— begin —
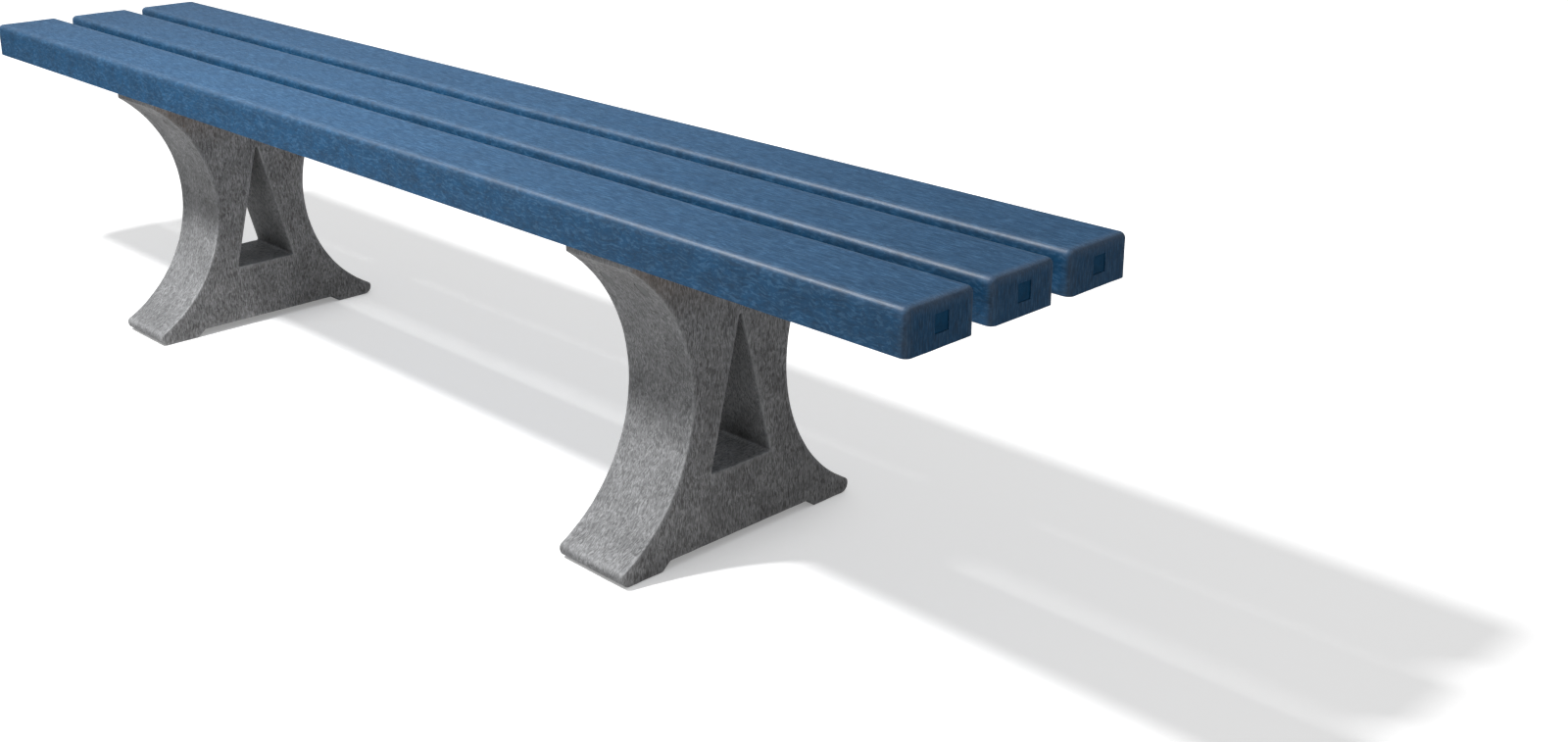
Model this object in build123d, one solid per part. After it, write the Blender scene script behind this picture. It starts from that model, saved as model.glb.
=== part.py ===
"""Backless park bench: three seat planks of recycled plastic on two cast legs.

Millimetres. +X runs along the bench, +Y to its rear, +Z up. The origin is on the ground
under the middle of the seat. Left is the -X end and right the +X end, seen from the front.
"""
from build123d import *
import math
import os

# ---- driving dimensions --------------------------------------------------------------
BENCH_LENGTH = 2000.0
SEAT_HEIGHT = 432.0

PLANK_WIDTH = 100.0
PLANK_THICKNESS = 50.0
PLANK_GAP = 25.0
PLANK_EDGE_RADIUS = 8.0       # top edges and the upright end edges; the underside stays sharp

CORE_SIDE = 20.0              # square steel tube that stiffens each plank
CORE_WALL = 2.5
PLUG_LENGTH = 24.0            # closes the core's pocket at each end of a plank
PLUG_RECESS = 1.0
PLUG_CHAMFER = 1.5

LEG_SPACING = 1090.0          # between the middles of the two legs
LEG_THICKNESS = 114.0         # along the bench
ARM_HALF_WIDTH = 162.0        # top of the leg, under the planks
TOE_HALF_WIDTH = 186.5        # foot of the leg
WAIST_HALF_WIDTH = 75.5
BAY_RADIUS = 207.5            # the hollow front and rear of the leg
BAY_CENTRE_HEIGHT = 200.5
TOE_TOP_RADIUS = 7.0
TOE_BOTTOM_RADIUS = 12.0
LEG_EDGE_RADIUS = 2.0

ARCH_HEIGHT = 10.0            # shallow relief under the foot, between its two pads
ARCH_HALF_WIDTH_TOP = 113.0
ARCH_HALF_WIDTH_GROUND = 125.0

WINDOW_APEX_HEIGHT = 290.0    # triangular window through the leg
WINDOW_SILL_HEIGHT = 98.0
WINDOW_SILL_HALF_WIDTH = 48.0
WINDOW_CORNER_RADIUS = 2.0

BOLT_RADIUS = 4.0             # M8 socket-head bolts, up through the leg into the core tube
BOLT_LENGTH = 45.0
BOLT_SPACING = 60.0           # two bolts side by side under each plank
BOLT_SEAT_DEPTH = 24.0        # from the leg's top down to the washer's seat
HEAD_RADIUS = 6.5
HEAD_HEIGHT = 8.0
SOCKET_FLATS = 6.0
SOCKET_DEPTH = 4.0
WASHER_RADIUS = 8.0
WASHER_THICKNESS = 1.6
CLEARANCE_RADIUS = 4.5
COUNTERBORE_RADIUS = 8.5
CAP_TOP_GAP = 2.0             # air between a cap and the bolt head behind it

# ---- derived dimensions --------------------------------------------------------------
LEG_HEIGHT = SEAT_HEIGHT - PLANK_THICKNESS
PLANK_PITCH = PLANK_WIDTH + PLANK_GAP
PLANK_MIDDLE_HEIGHT = LEG_HEIGHT + PLANK_THICKNESS / 2
BAY_CENTRE_OFFSET = WAIST_HALF_WIDTH + BAY_RADIUS
CORE_LENGTH = BENCH_LENGTH - 2 * (PLUG_LENGTH + PLUG_RECESS)
BOLT_SEAT_HEIGHT = LEG_HEIGHT - BOLT_SEAT_DEPTH
HEAD_TOP_HEIGHT = BOLT_SEAT_HEIGHT - WASHER_THICKNESS
CAP_TOP_HEIGHT = HEAD_TOP_HEIGHT - HEAD_HEIGHT - CAP_TOP_GAP

PLANKS = {"front": -PLANK_PITCH, "middle": 0.0, "rear": PLANK_PITCH}
LEGS = {"left": -LEG_SPACING / 2, "right": LEG_SPACING / 2}


def bay_height(half_width, side):
    """Height of the bay's arc at a distance from the leg's middle; side is +1 above the waist."""
    run = BAY_CENTRE_OFFSET - half_width
    return BAY_CENTRE_HEIGHT + side * math.sqrt(BAY_RADIUS**2 - run**2)


def bolt_places():
    """Places of one leg's bolts from the leg's middle, two under each plank."""
    for plank_y in PLANKS.values():
        for side in (-1, 1):
            yield side * BOLT_SPACING / 2, plank_y


def upright_cylinder(x, y, bottom, top, radius):
    """A vertical cylinder between two heights."""
    middle = Pos(x, y, (bottom + top) / 2)
    return middle * Cylinder(radius, top - bottom)


def together(solids):
    """Separate solids kept as one group."""
    return Compound(children=list(solids))


# ---- seat ----------------------------------------------------------------------------
def seat_plank(plank_y):
    """A solid plank with rounded upper and end edges, a core pocket and its bolt holes."""
    plank = Box(BENCH_LENGTH, PLANK_WIDTH, PLANK_THICKNESS)
    upper = plank.edges().group_by(Axis.Z)[-1]
    upright = plank.edges().filter_by(Axis.Z)
    plank = fillet(upper + upright, PLANK_EDGE_RADIUS)
    plank -= Box(BENCH_LENGTH, CORE_SIDE, CORE_SIDE)
    plank = Pos(0, plank_y, PLANK_MIDDLE_HEIGHT) * plank
    for leg_x in LEGS.values():
        for side in (-1, 1):
            x = leg_x + side * BOLT_SPACING / 2
            plank -= upright_cylinder(x, plank_y, LEG_HEIGHT, PLANK_MIDDLE_HEIGHT, CLEARANCE_RADIUS)
    return plank


def core_tube(plank_y):
    """The square steel tube in a plank, its lower wall tapped for the bolts."""
    hollow = CORE_SIDE - 2 * CORE_WALL
    tube = Box(CORE_LENGTH, CORE_SIDE, CORE_SIDE) - Box(CORE_LENGTH, hollow, hollow)
    tube = Pos(0, plank_y, PLANK_MIDDLE_HEIGHT) * tube
    for leg_x in LEGS.values():
        for side in (-1, 1):
            x = leg_x + side * BOLT_SPACING / 2
            tube -= upright_cylinder(x, plank_y, LEG_HEIGHT, PLANK_MIDDLE_HEIGHT, BOLT_RADIUS)
    return tube


def end_plug(plank_y, end):
    """A square plug in one end of a plank; end is -1 at the left and +1 at the right."""
    plug = Box(PLUG_LENGTH, CORE_SIDE, CORE_SIDE)
    inner_edges = plug.edges().group_by(Axis.X)[0]
    plug = chamfer(inner_edges, PLUG_CHAMFER)
    middle = BENCH_LENGTH / 2 - PLUG_RECESS - PLUG_LENGTH / 2
    turn = Rot(0, 0, 0 if end > 0 else 180)
    return Pos(end * middle, plank_y, PLANK_MIDDLE_HEIGHT) * turn * plug


# ---- leg -----------------------------------------------------------------------------
def leg_outline():
    """The leg's outline in the YZ plane: top, two bays, two toes and the arch between pads."""
    arm_z = bay_height(ARM_HALF_WIDTH, 1)
    toe_z = bay_height(TOE_HALF_WIDTH, -1)
    half = [
        Line((0, LEG_HEIGHT), (ARM_HALF_WIDTH, LEG_HEIGHT)),
        Line((ARM_HALF_WIDTH, LEG_HEIGHT), (ARM_HALF_WIDTH, arm_z)),
        ThreePointArc(
            (ARM_HALF_WIDTH, arm_z), (WAIST_HALF_WIDTH, BAY_CENTRE_HEIGHT), (TOE_HALF_WIDTH, toe_z)
        ),
        Polyline(
            (TOE_HALF_WIDTH, toe_z),
            (TOE_HALF_WIDTH, 0),
            (ARCH_HALF_WIDTH_GROUND, 0),
            (ARCH_HALF_WIDTH_TOP, ARCH_HEIGHT),
            (0, ARCH_HEIGHT),
        ),
    ]
    edges = []
    for curve in half:
        edges += curve.edges()
        edges += mirror(curve, about=Plane.YZ).edges()
    face = make_face(edges)
    top_corners = [v for v in face.vertices() if abs(abs(v.X) - TOE_HALF_WIDTH) < 0.01 and v.Y > 1]
    face = fillet(top_corners, TOE_TOP_RADIUS)
    tips = [v for v in face.vertices() if abs(abs(v.X) - TOE_HALF_WIDTH) < 0.01 and v.Y < 1]
    return fillet(tips, TOE_BOTTOM_RADIUS)


def window_outline():
    """The triangular window with slightly rounded corners."""
    triangle = make_face(
        Polyline(
            (-WINDOW_SILL_HALF_WIDTH, WINDOW_SILL_HEIGHT),
            (WINDOW_SILL_HALF_WIDTH, WINDOW_SILL_HEIGHT),
            (0, WINDOW_APEX_HEIGHT),
            close=True,
        )
    )
    return fillet(triangle.vertices(), WINDOW_CORNER_RADIUS)


def leg_blank():
    """The cast leg before drilling, with its middle at x = 0."""
    outline = leg_outline() - window_outline()
    upright = Plane(origin=(-LEG_THICKNESS / 2, 0, 0), x_dir=(0, 1, 0), z_dir=(1, 0, 0))
    blank = extrude(upright * outline, LEG_THICKNESS)
    face_edges = blank.faces().sort_by(Axis.X)[0].edges() + blank.faces().sort_by(Axis.X)[-1].edges()
    top = LEG_HEIGHT - 0.01
    softened = [edge for edge in face_edges if edge.center().Z < top]
    return fillet(softened, LEG_EDGE_RADIUS)


def leg(blank, leg_x):
    """A leg drilled and counterbored from below for the bolts."""
    drilled = blank
    for x, y in bolt_places():
        mouth = bay_height(abs(y) - COUNTERBORE_RADIUS, 1) if y else WINDOW_SILL_HEIGHT * 2
        drilled -= upright_cylinder(x, y, mouth - LEG_EDGE_RADIUS, BOLT_SEAT_HEIGHT, COUNTERBORE_RADIUS)
        drilled -= upright_cylinder(x, y, BOLT_SEAT_HEIGHT, LEG_HEIGHT, CLEARANCE_RADIUS)
    return Pos(leg_x, 0, 0) * drilled


# ---- fixings -------------------------------------------------------------------------
def bolt(x, y):
    """A socket-head bolt, head down."""
    head_bottom = HEAD_TOP_HEIGHT - HEAD_HEIGHT
    body = upright_cylinder(x, y, head_bottom, HEAD_TOP_HEIGHT, HEAD_RADIUS)
    body += upright_cylinder(x, y, HEAD_TOP_HEIGHT, HEAD_TOP_HEIGHT + BOLT_LENGTH, BOLT_RADIUS)
    socket = extrude(RegularPolygon(SOCKET_FLATS / 2, 6, major_radius=False), SOCKET_DEPTH)
    return body - Pos(x, y, head_bottom) * socket


def washer(x, y):
    """A flat washer between a bolt's head and its seat."""
    ring = upright_cylinder(x, y, HEAD_TOP_HEIGHT, BOLT_SEAT_HEIGHT, WASHER_RADIUS)
    return ring - upright_cylinder(x, y, HEAD_TOP_HEIGHT, BOLT_SEAT_HEIGHT, CLEARANCE_RADIUS)


def bore_cap(blank, x, y):
    """A cap that closes a counterbore flush with the hollow face of the leg."""
    mouth = bay_height(abs(y) - COUNTERBORE_RADIUS, 1) - LEG_EDGE_RADIUS
    return upright_cylinder(x, y, mouth, CAP_TOP_HEIGHT, COUNTERBORE_RADIUS) & blank


def build():
    """Every node of the bench by name."""
    nodes = {}
    for plank, plank_y in PLANKS.items():
        nodes[f"seat_plank_{plank}"] = seat_plank(plank_y)
        nodes[f"core_tube_{plank}"] = core_tube(plank_y)
        nodes[f"end_plug_{plank}_left"] = end_plug(plank_y, -1)
        nodes[f"end_plug_{plank}_right"] = end_plug(plank_y, 1)
    blank = leg_blank()
    for side, leg_x in LEGS.items():
        at_leg = Pos(leg_x, 0, 0)
        nodes[f"leg_{side}"] = leg(blank, leg_x)
        nodes[f"seat_bolts_{side}"] = together(at_leg * bolt(x, y) for x, y in bolt_places())
        nodes[f"bolt_washers_{side}"] = together(at_leg * washer(x, y) for x, y in bolt_places())
        outer = [(x, y) for x, y in bolt_places() if y]
        nodes[f"bore_caps_{side}"] = together(at_leg * bore_cap(blank, x, y) for x, y in outer)
    return nodes


os.makedirs("parts", exist_ok=True)
for name, shape in build().items():
    export_step(shape, f"parts/{name}.step")
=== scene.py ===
"""Workshop add-on for a backless park bench of recycled plastic planks on cast legs.

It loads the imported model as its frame, builds each visible piece around it and finishes every
surface. Lengths are in metres in the model's own frame: +X along the bench, +Y to its rear,
+Z up, with the origin on the ground under the middle of the seat.
"""

import math

import bmesh
import bpy
import numpy as np
from mathutils import Matrix, Vector, geometry, kdtree, noise


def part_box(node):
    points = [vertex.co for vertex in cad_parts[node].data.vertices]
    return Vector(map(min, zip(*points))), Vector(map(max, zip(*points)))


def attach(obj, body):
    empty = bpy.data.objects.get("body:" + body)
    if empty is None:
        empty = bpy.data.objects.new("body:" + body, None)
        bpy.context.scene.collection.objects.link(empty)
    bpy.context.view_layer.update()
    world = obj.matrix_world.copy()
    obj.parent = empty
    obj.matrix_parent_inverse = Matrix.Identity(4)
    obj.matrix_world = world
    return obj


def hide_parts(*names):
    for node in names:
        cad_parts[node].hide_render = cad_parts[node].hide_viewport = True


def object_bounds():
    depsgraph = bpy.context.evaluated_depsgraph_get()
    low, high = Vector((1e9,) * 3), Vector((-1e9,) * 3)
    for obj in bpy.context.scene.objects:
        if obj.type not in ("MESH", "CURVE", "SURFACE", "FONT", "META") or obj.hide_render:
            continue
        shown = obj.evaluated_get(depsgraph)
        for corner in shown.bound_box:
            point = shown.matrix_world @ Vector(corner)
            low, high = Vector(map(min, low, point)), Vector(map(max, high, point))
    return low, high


bl_info = {
    "name": "Park Bench Workshop",
    "version": (1, 0, 0),
    "blender": (4, 5, 0),
    "location": "3D View > Sidebar > Bench",
    "description": "Builds and finishes a backless bench of recycled plastic around its packed model",
    "category": "Add Mesh",
}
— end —
**PROBLEM REQUIREMENTS**: Transcribe, exactly and exclusively, the run of lines that opens with the line bearing "y in outer)" and closes with the line bearing "bpy.context.scene.collection.objects.link(empty)".

**EXERCISE ANSWER**:
        nodes[f"bore_caps_{side}"] = together(at_leg * bore_cap(blank, x, y) for x, y in outer)
    return nodes


os.makedirs("parts", exist_ok=True)
for name, shape in build().items():
    export_step(shape, f"parts/{name}.step")
=== scene.py ===
"""Workshop add-on for a backless park bench of recycled plastic planks on cast legs.

It loads the imported model as its frame, builds each visible piece around it and finishes every
surface. Lengths are in metres in the model's own frame: +X along the bench, +Y to its rear,
+Z up, with the origin on the ground under the middle of the seat.
"""

import math

import bmesh
import bpy
import numpy as np
from mathutils import Matrix, Vector, geometry, kdtree, noise


def part_box(node):
    points = [vertex.co for vertex in cad_parts[node].data.vertices]
    return Vector(map(min, zip(*points))), Vector(map(max, zip(*points)))


def attach(obj, body):
    empty = bpy.data.objects.get("body:" + body)
    if empty is None:
        empty = bpy.data.objects.new("body:" + body, None)
        bpy.context.scene.collection.objects.link(empty)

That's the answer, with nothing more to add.